I’m wondering about the charcoal soap – is it ph balanced?
Keep making your great products!
Joy Lane Farm replied:
Hi Debbie,

Thanks for such a nice comment! That’s a great question! Our shampoo bars are pH balanced, but our cold process soaps have a pH between 9 and 10. The reason is the chemistry behind the soap. All cold process soaps are made by combining fats (in our case plant oils and goat milk) with a strong base (sodium hydroxide). The chemical reaction between the two produces three soap molecules and one glycerin molecule. The reason the pH can’t be balanced is that the process can be reversed. Just like adding sodium hydroxide produces soap molecules, adding a neutralizer, like citric acid, would undo them. Thanks again!

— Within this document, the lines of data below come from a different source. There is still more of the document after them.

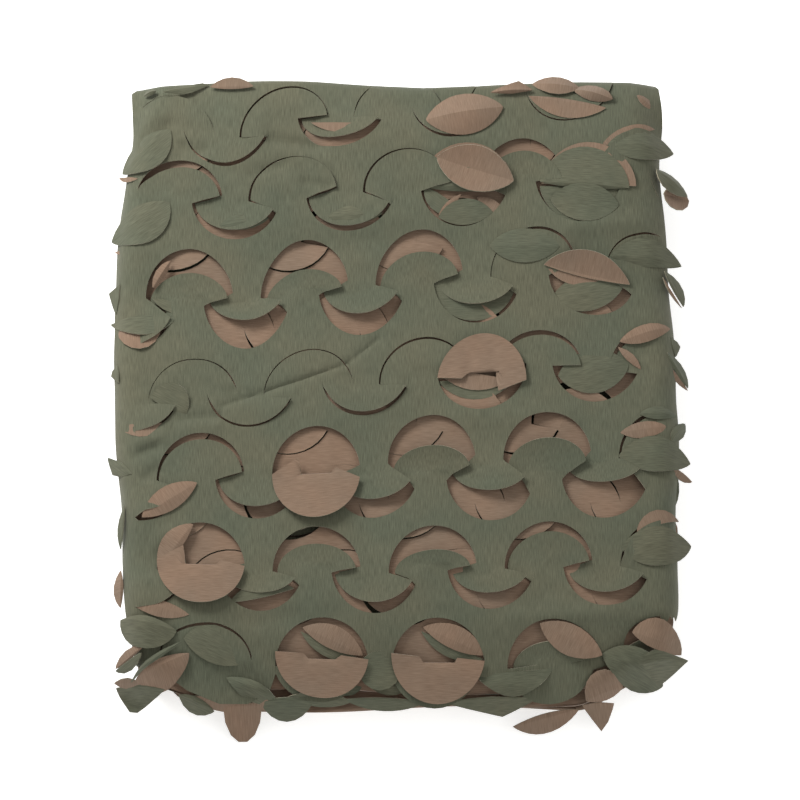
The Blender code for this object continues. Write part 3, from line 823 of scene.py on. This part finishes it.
def neckPoints(leaves):
    # Closer points where a leaf is turned over its neck
    found = []
    clear = filling["neckClear"]
    for leaf in leaves:
        if leaf["share"] != 0:
            continue
        for j in range(5):
            v = leaf["neck"] + leaf["arch"] * j * 0.25 * pi * leafLie["turnedBend"]
            for i in range(17):
                x = leaf["cx"] + (i - 8) * filling["neckStep"]
                if leaf["left"][0] + clear < x < leaf["right"][0] - clear:
                    found.append(Vector((x, along(topLayer, v + rowHeight(leaf["row"], x)))))
    return found


def insideOutline(outline, centres):
    # Even-odd test of many points against the cloth's outline
    px, py = centres[:, 0], centres[:, 1]
    inside = np.zeros(len(centres), bool)
    for (x0, y0), (x1, y1) in zip(outline, outline[1:] + outline[:1]):
        if y0 == y1:
            continue
        crossing = (y0 > py) != (y1 > py)
        inside ^= crossing & (px < (x1 - x0) * (py - y0) / (y1 - y0) + x0)
    return inside


def roundOff(past, radius, slope):
    # How far a rounded edge has dropped, past being the distance since it began
    if past <= 0:
        return 0.0
    if past < radius * drape["arcShare"]:
        return radius - sqrt(radius * radius - past * past)
    return radius * drape["arcDrop"] + (past - radius * drape["arcShare"]) * slope


def drapeHeight(x, y):
    # The pile's upper surface, running on down over its sides, for what lies loose on it
    inX = min(max(x, -drape["side"]), drape["side"])
    inY = min(max(y, -drape["near"]), drape["far"])
    top = settle(inX, inY, layerHeight(topLayer), topLayer, 0.0).z
    edge = pile["halfWidth"] + widening(x, y)
    drop = roundOff(abs(x) - edge + pile["rollRadius"], pile["rollRadius"], 1.0)
    nearEdge = cornerPull(x, y) - drape["nearEdge"]
    drop += roundOff(nearEdge - y, drape["endRadius"], drape["nearSlope"])
    drop += roundOff(y - drape["farEdge"], drape["endRadius"], 1.0)
    return max(top - drop, pile["thickness"])


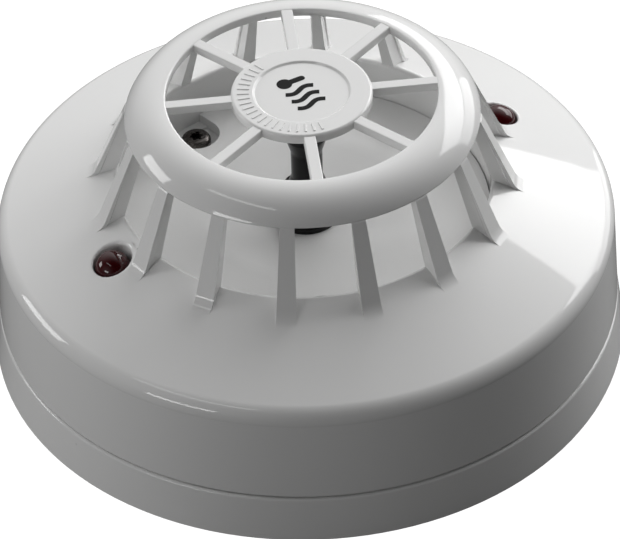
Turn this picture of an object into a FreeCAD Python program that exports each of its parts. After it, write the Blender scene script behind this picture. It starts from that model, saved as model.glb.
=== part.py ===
"""Point heat detector on its bayonet base, as separate pieces, in millimetres.

The back of the base lies on the plane z = 0 and the detector looks along +Z. The two indicator
lamps stand either side of the Y axis. The head is everything that twists out of the base.
"""

import FreeCAD, Part

import math
import os

# --- driving dimensions -------------------------------------------------------------------------
BASE_RADIUS = 50.0
BASE_TOP_RADIUS = 48.95
BASE_HEIGHT = 7.45
BASE_EDGE_ROUND = 0.5
BASE_FLOOR = 2.2
BASE_WALL = 2.4
CABLE_HOLE_RADIUS = 11.0
FIXING_SPACING = 60.0
FIXING_SLOT_LENGTH = 22.0
FIXING_SLOT_RADIUS = 2.25

HEAD_GAP = 0.35
COVER_FOOT_RADIUS = 48.9
COVER_CORNER_RADIUS = 47.95
COVER_CORNER_Z = 23.57
COVER_FOOT_ROUND = 0.35
RIM_ROUND = 2.8
MOUTH_RADIUS = 28.9
MOUTH_Z = 30.5
MOUTH_ROUND = 0.6
COVER_WALL = 2.0
CUP_WALL = 1.6
LEDGE_INNER = 27.0
LAMP_BOSS_WALL = 1.2
LAMP_BOSS_LOW_Z = 21.5
LAMP_BOSS_TOP_Z = 26.5
CLIP_COUNT = 4
CLIP_DEPTH = 0.6
CLIP_HEIGHT = 0.8
CLIP_ARC = 12.0

CAGE_RING_INNER = 20.7
CAGE_RING_OUTER = 27.3
CAGE_RING_LOW_Z = 41.7
CAGE_RING_TOP_Z = 45.8
CAGE_RING_CROWN = (25.1, 44.6)
CAGE_RING_UNDER = (24.1, 43.35)
CAGE_RING_LIP = 1.3
CAGE_THICKNESS = 1.4
HUB_RADIUS = 10.8
HUB_TOP_Z = 46.1
HUB_RECESS_RADIUS = 7.25
HUB_RECESS_DEPTH = 0.4
HUB_BEVEL = 0.6
HUB_BEVEL_DROP = 0.3
SPOKE_COUNT = 8
SPOKE_WIDTH = 1.9
SPOKE_PHASE = 22.5
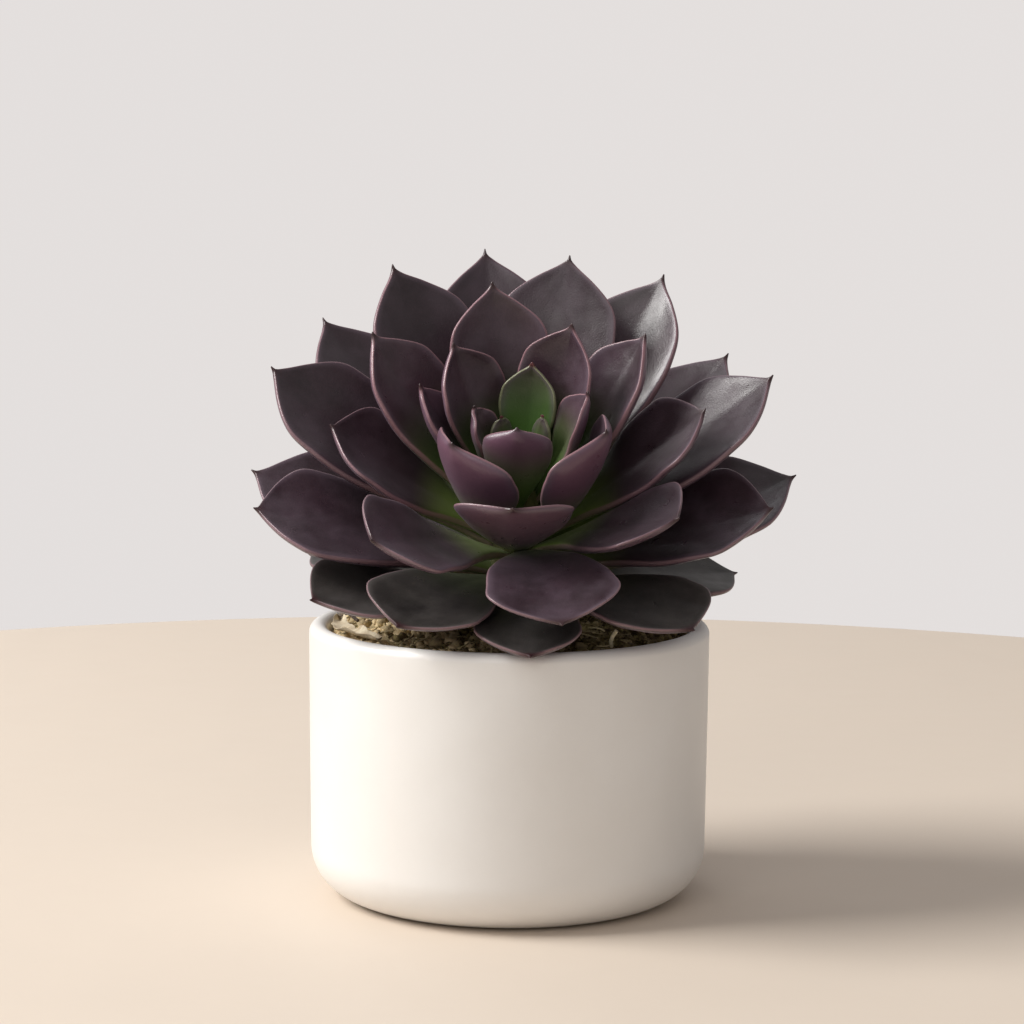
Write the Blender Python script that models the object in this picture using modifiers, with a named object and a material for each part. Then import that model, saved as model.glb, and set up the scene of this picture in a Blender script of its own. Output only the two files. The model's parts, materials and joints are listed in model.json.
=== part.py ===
"""A potted succulent, built as it grew: a dark rosette on a leaning stem, in gritty soil, in a white pot.

Blender 4.5, metres, +Z up. The origin is the centre of the pot's foot, on the surface that the pot stands on,
and the plant faces -Y. Run it with: blender --background --python part.py
"""

import math
from dataclasses import dataclass

import bmesh
import bpy
import numpy as np

MM = 0.001

# --- Pot -------------------------------------------------------------------------------------------------
POT_RADIUS = 45.0 * MM
POT_FOOT_RADIUS = 44.5 * MM
POT_HEIGHT = 61.7 * MM
POT_WALL = 4.4 * MM
POT_CORNER = 11.5 * MM
POT_FLOOR = 6.0 * MM
POT_STEPS = 48

# --- Soil: it fills the pot and mounds up round the stem, highest on the plant's left -----------------------
GAP = 0.3 * MM
SOIL_MOUND = ((0.0, 63.2), (12.0, 63.0), (22.0, 62.2), (30.0, 60.9), (36.0, 59.6))
SOIL_EDGE = 58.6 * MM
CLUMPS = (
    ((-22.0, -8.0, 60.6), (9.5, 8.5, 4.2)),
    ((-25.0, 9.0, 60.8), (8.5, 9.0, 4.4)),
    ((-9.0, 20.0, 60.4), (10.0, 8.0, 4.0)),
    ((24.0, 8.0, 60.4), (8.0, 9.0, 3.6)),
)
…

Hi Joel and Katy, I was interested to find some bars of your charcoal soap in my latest bags of end pieces, especially when I saw that it’s recommended for acne. I have Parkinson’s-related rosacea, and have been trying to calm the redness with products recommended by my neurologist and dermatologist, mostly to no avail. I’ll write back if it helps. Thanks so much for offering it. [just commenting to you; not a review for posting yet]
Joy Lane Farm replied:
Hi Judy!

Thanks for trying it! We would LOVE to hear how it works for you!